TASK PROMPT
From the listing below, pull each line that includes "FreeCAD".

DATA EXTRACT
..........
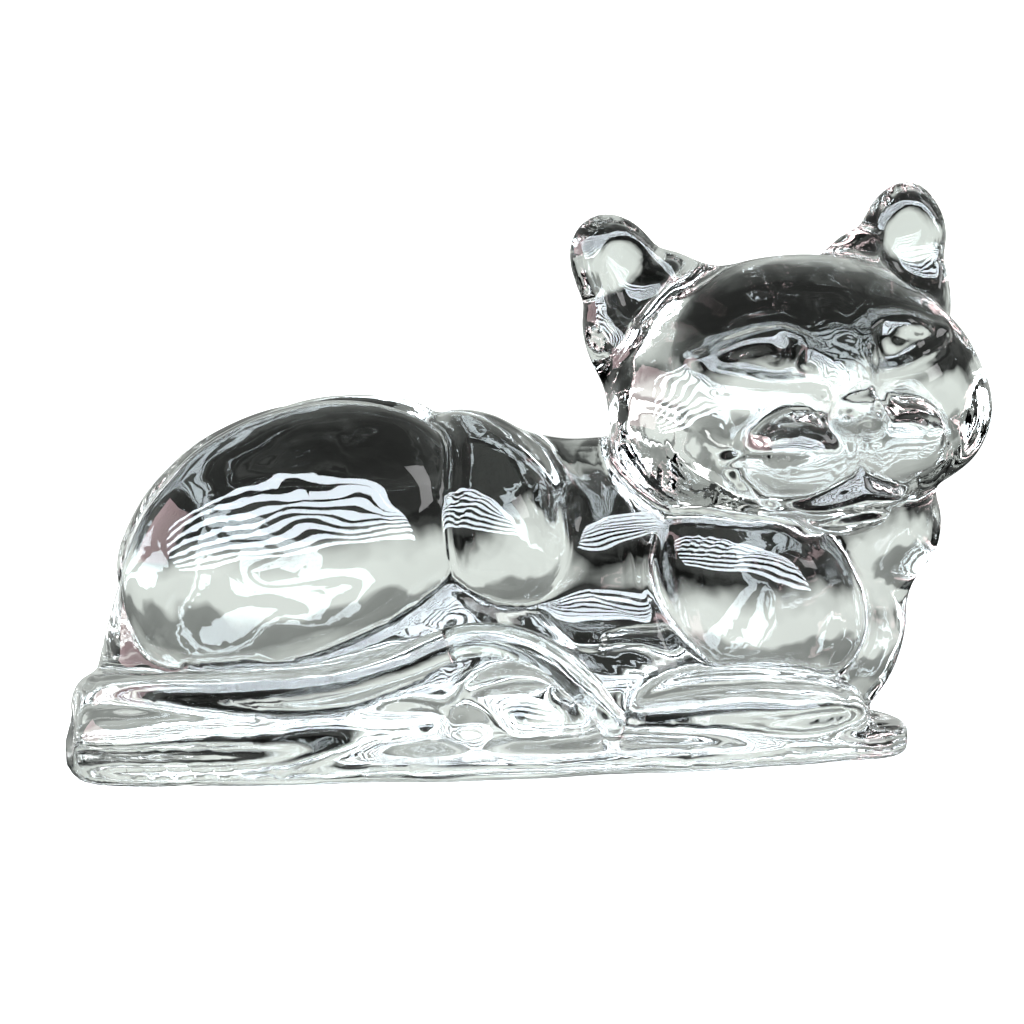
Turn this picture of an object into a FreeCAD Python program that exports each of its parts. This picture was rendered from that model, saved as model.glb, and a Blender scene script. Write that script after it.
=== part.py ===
"""Reclining cat figurine in solid pressed crystal, about 129 mm long.

The cat lies along +X on a flat oval plinth, with its head turned towards -Y, its tail brought
round the -Y side and its forelegs stretched out towards +X. The real figurine is one casting:
here it is divided into its sculpted lobes, which meet face to face and never overlap.
Right and left are the cat's own, so its right side is the -Y side.
Sizes are in millimetres, +Z is up and the underside is at Z = 0.
"""

import FreeCAD
import Part
import os

from FreeCAD import Matrix, Placement, Rotation, Vector

# Plinth: an oval slab with two long bowed sides and two rounded ends.
PLINTH_LENGTH = 117.0
PLINTH_WIDTH = 56.0
PLINTH_HEIGHT = 4.2
PLINTH_END_WIDTH = 40.0     # across the slab, where each end arc meets the long sides
PLINTH_END_BULGE = 5.0      # how far an end arc stands out past those corners
PLINTH_CORNER_RADIUS = 9.0
PLINTH_EDGE_ROUND = 1.2

# Head: its centre, and how it is turned away from looking straight along -Y.
HEAD_CENTRE = Vector(42.5, -8.0, 50.0)
HEAD_YAW = 7.0              # towards +X
HEAD_LIFT = 2.0             # chin up
HEAD_TILT = 6.0             # its left ear up

# Tail: a tapering round cord laid along the right side.
TAIL_ROOT_RADIUS = 3.2
TAIL_TIP_RADIUS = 2.2
TAIL_BULB_RADIUS = 2.3      # the round end, a little fuller than the cord it closes
TAIL_SECTIONS = 12

RIGHT, LEFT = -1, 1


def ellipsoid(centre, radii, rotation=None):
    """A solid ellipsoid, its skin in four quarters from pole to pole.

    Its radii lie along X, Y and Z before the rotation.
    """
    quarters = [
        Part.makeSphere(1.0, Vector(), Vector(0, 0, 1), -90, 90, 90)
        for _ in range(4)
    ]
    for i, quarter in enumerate(quarters):
        quarter.rotate(Vector(), Vector(0, 0, 1), 90 * i)
    stretch = Matrix()
    stretch.scale(*radii)
    solid = quarters[0].fuse(quarters[1:]).transformGeometry(stretch).Solids[0]
    solid.Placement = Placement(Vector(*centre), rotation or Rotation())
    return solid


def rise(degrees):
    """A turn about Y that lifts the +X end of a lobe."""
    return Rotation(Vector(0, 1, 0), -degrees)


def lean(degrees):
    """A turn about Y that tips the top of a lobe towards +X."""
    return Rotation(Vector(0, 1, 0), degrees)


# ---------------------------------------------------------------- body

def plinth():
    half_length = PLINTH_LENGTH / 2 - PLINTH_END_BULGE
    half_end = PLINTH_END_WIDTH / 2
    corners = [
        Vector(-half_length, -half_end, 0),
        Vector(half_length, -half_end, 0),
        Vector(half_length, half_end, 0),
        Vector(-half_length, half_end, 0),
    ]
    middles = [
        Vector(0, -PLINTH_WIDTH / 2, 0),
        Vector(PLINTH_LENGTH / 2, 0, 0),
        Vector(0, PLINTH_WIDTH / 2, 0),
        Vector(-PLINTH_LENGTH / 2, 0, 0),
    ]
    arcs = [
        Part.Arc(corners[i], middles[i], corners[(i + 1) % 4]).toShape()
        for i in range(4)
    ]
    slab = Part.Face(Part.Wire(arcs)).extrude(Vector(0, 0, PLINTH_HEIGHT))
    upright = [e for e in slab.Edges if abs(e.tangentAt(e.FirstParameter).z) > 0.99]
    slab = slab.makeFillet(PLINTH_CORNER_RADIUS, upright)
    top = [e for e in slab.Edges if e.BoundBox.ZMin > PLINTH_HEIGHT - 0.01]
    return slab.makeFillet(PLINTH_EDGE_ROUND, top)


def rump():
    return ellipsoid((-18, 1, 8), (36, 24, 42.6))


def haunch(side):
    return ellipsoid((-26, side * 9.5, 29), (25.5, 15.5, 19.8), rise(22))


def flank():
    return ellipsoid((-2.6, -1, 32), (14.5, 21.5, 16.6), rise(25))


def spine():
    return ellipsoid((2, 2, 22.5), (31, 17, 22.5))


def belly():
    return ellipsoid((8, 0, 9), (30, 21, 14))


def chest():
    return ellipsoid((42.5, 0, 20.5), (17.5, 14, 20))


def shoulder(side):
    return ellipsoid((35.3, side * 9.5, 23), (17, 12, 12.5), rise(-32))


def neck():
    return ellipsoid((37, -2, 36), (15, 13, 13))


def bib():
    return ellipsoid((51.5, -3, 32), (12.5, 12, 12))


def nape():
    return ellipsoid((20, -2, 35.5), (8, 10, 8))


# ---------------------------------------------------------------- legs and tail

def foreleg(side):
    """A forearm lying on the plinth, with a rounded paw at its +X end."""
    y = side * 18.5
    reach = 4.5 + side * 4.5
    forearm = ellipsoid((31 + reach / 2, y, 7.2), (17 + reach / 2, 6.5, 5.4))
    paw = ellipsoid((43 + reach, y + side * -3.0, 6.4), (7, 6.2, 4.6))
    return forearm.fuse(paw)


def hind_foot(side):
    """The long foot that the haunch rests on, ending in a round paw."""
    y = side * 19.0
    foot = ellipsoid((-1, y, 5), (13, 6.5, 10))
    paw = ellipsoid((-5.5, y + side * 3.0, 3.6), (6.8, 5, 6.4))
    return foot.fuse(paw)


def hock(side):
    return ellipsoid((-27, side * 16.5, 6.0), (30, 9.8, 8.6), rise(2))


def tail():
    """A tapering tube along one smooth curve, closed by a round tip."""
    route = [
        Vector(-49.5, 6, 9.5),
        Vector(-53.8, -4, 10.2),
        Vector(-50.5, -13.5, 11.0),
        Vector(-41, -21, 12.0),
        Vector(-30, -24.2, 12.5),
        Vector(-18, -25.2, 14.6),
        Vector(-8, -25.4, 18.0),
        Vector(0, -25.6, 17.6),
        Vector(7, -25.8, 13.2),
        Vector(12, -25.8, 7.2),
    ]
    line = Part.BSplineCurve()
    line.interpolate(route)
    rings = []
    for i in range(TAIL_SECTIONS):
        share = i / (TAIL_SECTIONS - 1)
        at = line.FirstParameter + share * (line.LastParameter - line.FirstParameter)
        radius = TAIL_ROOT_RADIUS + share * (TAIL_TIP_RADIUS - TAIL_ROOT_RADIUS)
        ring = Part.makeCircle(radius, line.value(at), line.tangent(at)[0])
        rings.append(Part.Wire(ring))
    tube = Part.makeLoft(rings, True, False)
    tip = Part.makeSphere(TAIL_BULB_RADIUS, route[-1])
    return tube.fuse(tip)


# ---------------------------------------------------------------- head
# The head's pieces are made looking along -Y about the head's centre, then turned as one.

def in_head_place(solid):
    turn = (
        Rotation(Vector(0, 0, 1), HEAD_YAW)
        .multiply(Rotation(Vector(1, 0, 0), -HEAD_LIFT))
        .multiply(Rotation(Vector(0, 1, 0), -HEAD_TILT))
    )
    solid.Placement = Placement(HEAD_CENTRE, turn).multiply(solid.Placement)
    return solid


def skull():
    return ellipsoid((0, 2, 2), (24, 18, 17))


def cheek(side):
    return ellipsoid((side * 14, -1, -4), (13.5, 12.5, 12))


def jaw():
    return ellipsoid((0, -3, -9), (18, 13, 9.5))


def muzzle():
    """Two whisker pads, what fills the space between them, and the bridge of the nose."""
    pads = [ellipsoid((side * 7.0, -15.0, -8.0), (7.2, 6.5, 5.6)) for side in (RIGHT, LEFT)]
    between = ellipsoid((0, -14.6, -8.2), (5.5, 6.2, 5.0))
    bridge = ellipsoid((0, -14.5, -0.5), (5.2, 6.2, 7.5))
    return pads[0].fuse([pads[1], between, bridge])


def nose():
    return ellipsoid((0, -20.6, -3.7), (4.2, 2.4, 2.5))


def chin():
    return ellipsoid((0, -13.0, -15.2), (7, 6, 4.8))


def eye(side):
    return ellipsoid((side * 10.0, -12.9, 5.0), (5.4, 3.0, 2.8), lean(side * -8))


def ear(side):
    """An ear with a broad root and a narrower tip that leans outwards, hollowed at the front."""
    root = ellipsoid((side * 17.2, 6.2, 11.5), (10.6, 6.0, 10.8), lean(side * 12))
    tip = ellipsoid((side * 21.4, 6.5, 19.2), (6.4, 4.6, 9.0), lean(side * 20))
    hollow = ellipsoid((side * 20.4, 0.9, 17.0), (5.4, 4.4, 8.6), lean(side * 20))
    return root.fuse(tip).cut(hollow)


# ---------------------------------------------------------------- assembly

def raw_lobes():
    """Every lobe at its full size, in the order in which they keep what they share."""
    lobes = {
        "tail": tail(),
    }
    for name, side in (("right", RIGHT), ("left", LEFT)):
        lobes[f"hind_foot_{name}"] = hind_foot(side)
        lobes[f"hock_{name}"] = hock(side)
        lobes[f"foreleg_{name}"] = foreleg(side)
        lobes[f"haunch_{name}"] = haunch(side)
        lobes[f"shoulder_{name}"] = shoulder(side)
        lobes[f"eye_{name}"] = in_head_place(eye(side))
        lobes[f"ear_{name}"] = in_head_place(ear(side))
    lobes["nose"] = in_head_place(nose())
    lobes["muzzle"] = in_head_place(muzzle())
    lobes["chin"] = in_head_place(chin())
    for name, side in (("right", RIGHT), ("left", LEFT)):
        lobes[f"cheek_{name}"] = in_head_place(cheek(side))
    lobes["jaw"] = in_head_place(jaw())
    lobes["skull"] = in_head_place(skull())
    lobes["neck"] = neck()
    lobes["bib"] = bib()
    lobes["nape"] = nape()
    lobes["chest"] = chest()
    lobes["flank"] = flank()
    lobes["rump"] = rump()
    lobes["spine"] = spine()
    lobes["belly"] = belly()
    return lobes


def on_plinth(solid):
    """What a lobe keeps above the flat top of the plinth."""
    room = Part.makeBox(400, 400, 200, Vector(-200, -200, PLINTH_HEIGHT))
    return solid.common(room)


def tight_box(solid):
    return solid.optimalBoundingBox(False)


def divided(lobes):
    """The lobes with each shared space left to the first that claims it."""
    sections = {}
    claims = []
    for name, lobe in lobes.items():
        box = tight_box(lobe)
        section = lobe
        for claim, claimed_box in claims:
            if claimed_box.intersect(box):
                section = section.cut(claim)
        sections[name] = largest(section)
        claims.append((lobe, box))
    return sections


def largest(section):
    return max(section.Solids, key=lambda solid: solid.Volume)


def centred(sections):
    """Moves the whole figurine so that its box is centred over the origin."""
    box = FreeCAD.BoundBox()
    for section in sections.values():
        box.add(tight_box(section))
    shift = Vector(-box.Center.x, -box.Center.y, 0)
    return {name: section.translated(shift) for name, section in sections.items()}


def main():
    os.makedirs("parts", exist_ok=True)
    lobes = {name: on_plinth(lobe) for name, lobe in raw_lobes().items()}
    sections = {"base_plinth": plinth()}
    sections.update(divided(lobes))
    sections = centred(sections)
    for name, section in sections.items():
        section.exportStep(f"parts/{name}.step")
        print(f"{name:18s} valid {section.isValid()} volume {section.Volume:9.1f}")


main()
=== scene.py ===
import math

import bmesh
import bpy
import numpy as np
import openvdb
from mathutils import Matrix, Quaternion, Vector

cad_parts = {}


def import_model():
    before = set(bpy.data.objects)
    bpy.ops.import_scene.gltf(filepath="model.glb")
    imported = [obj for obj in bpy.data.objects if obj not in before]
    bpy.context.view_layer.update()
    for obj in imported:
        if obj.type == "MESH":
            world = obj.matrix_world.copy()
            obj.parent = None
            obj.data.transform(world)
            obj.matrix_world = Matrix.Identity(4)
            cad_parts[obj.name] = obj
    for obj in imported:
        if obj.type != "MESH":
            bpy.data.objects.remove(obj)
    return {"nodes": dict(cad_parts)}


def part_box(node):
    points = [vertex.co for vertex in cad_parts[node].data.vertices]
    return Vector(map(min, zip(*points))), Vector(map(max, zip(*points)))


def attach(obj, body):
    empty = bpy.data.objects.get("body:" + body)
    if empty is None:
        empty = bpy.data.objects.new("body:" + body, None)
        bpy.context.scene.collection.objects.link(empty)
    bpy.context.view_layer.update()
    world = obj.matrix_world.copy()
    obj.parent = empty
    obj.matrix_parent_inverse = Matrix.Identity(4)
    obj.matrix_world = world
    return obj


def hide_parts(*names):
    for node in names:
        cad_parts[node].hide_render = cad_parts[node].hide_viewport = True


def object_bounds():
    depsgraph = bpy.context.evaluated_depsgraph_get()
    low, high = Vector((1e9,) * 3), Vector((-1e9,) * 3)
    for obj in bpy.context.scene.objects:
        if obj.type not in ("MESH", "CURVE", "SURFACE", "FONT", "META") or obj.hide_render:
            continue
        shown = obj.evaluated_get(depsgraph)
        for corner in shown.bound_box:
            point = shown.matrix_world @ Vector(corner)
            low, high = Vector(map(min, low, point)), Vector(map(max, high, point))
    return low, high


# The CAD sections of the casting are read as distance fields, melted into one skin, given the
# relief of a pressed crystal cat and turned back into one closed mesh.
# Fields and carving are in millimetres, in the frame of the CAD. Blender's objects are in metres.

MM = 0.001
VOXEL = 0.74                # grid step of the distance fields
BAND = 8                    # how many voxels each side of a skin a field is true for
REACH = BAND * VOXEL
PAD = 10                    # empty voxels kept round the whole figurine

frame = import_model()
CAD_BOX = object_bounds()


# ---------------------------------------------------------------- distance fields

class Grid:
    """A dense box of voxels that holds the figurine's distance field."""

    def __init__(self, low, high):
        self.start = np.floor(np.array(low) / VOXEL).astype(int) - PAD
        stop = np.ceil(np.array(high) / VOXEL).astype(int) + PAD
        self.shape = tuple(stop - self.start)
        self.axes = [
            ((np.arange(n) + s) * VOXEL).astype(np.float32)
            for n, s in zip(self.shape, self.start)
        ]

    def empty(self):
        return np.full(self.shape, REACH, np.float32)

    def window(self, low, high):
        """The slices of the grid that cover a box."""
        slices = []
        for axis, a, b in zip(range(3), low, high):
            first = int(np.floor(a / VOXEL)) - self.start[axis]
            last = int(np.ceil(b / VOXEL)) - self.start[axis] + 1
            slices.append(slice(max(first, 0), min(last, self.shape[axis])))
        return tuple(slices)

    def points(self, window):
        """The x, y and z of a window's voxels, ready to broadcast."""
        x, y, z = (axis[part] for axis, part in zip(self.axes, window))
        return x[:, None, None], y[None, :, None], z[None, None, :]


def level_set(points, triangles, quads=None):
    return openvdb.FloatGrid.createLevelSetFromPolygons(
        points,
        triangles=triangles,
        quads=quads,
        transform=openvdb.createLinearTransform(voxelSize=VOXEL),
        halfWidth=float(BAND),
    )


def sampled(grid, volume, window):
    values = np.empty([part.stop - part.start for part in window], np.float32)
    corner = [int(part.start + s) for part, s in zip(window, grid.start)]
    volume.copyToArray(values, ijk=tuple(corner))
    return values


def node_box(name):
    low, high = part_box(name)
    return np.array(low) / MM, np.array(high) / MM


def node_middle(name):
    low, high = node_box(name)
    return (low + high) / 2


def node_field(grid, name):
    """A CAD section's distance field, and the window of the grid that it fills."""
    mesh = frame["nodes"][name].data
    mesh.calc_loop_triangles()
    points = np.empty(len(mesh.vertices) * 3, np.float32)
    mesh.vertices.foreach_get("co", points)
    triangles = np.empty(len(mesh.loop_triangles) * 3, np.uint32)
    mesh.loop_triangles.foreach_get("vertices", triangles)
    volume = level_set(points.reshape(-1, 3) / np.float32(MM), triangles.reshape(-1, 3))
    low, high = node_box(name)
    window = grid.window(low - REACH, high + REACH)
    return window, sampled(grid, volume, window)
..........
EXERCISE OUTPUT
Turn this picture of an object into a FreeCAD Python program that exports each of its parts. This picture was rendered from that model, saved as model.glb, and a Blender scene script. Write that script after it.
import FreeCAD
from FreeCAD import Matrix, Placement, Rotation, Vector
    box = FreeCAD.BoundBox()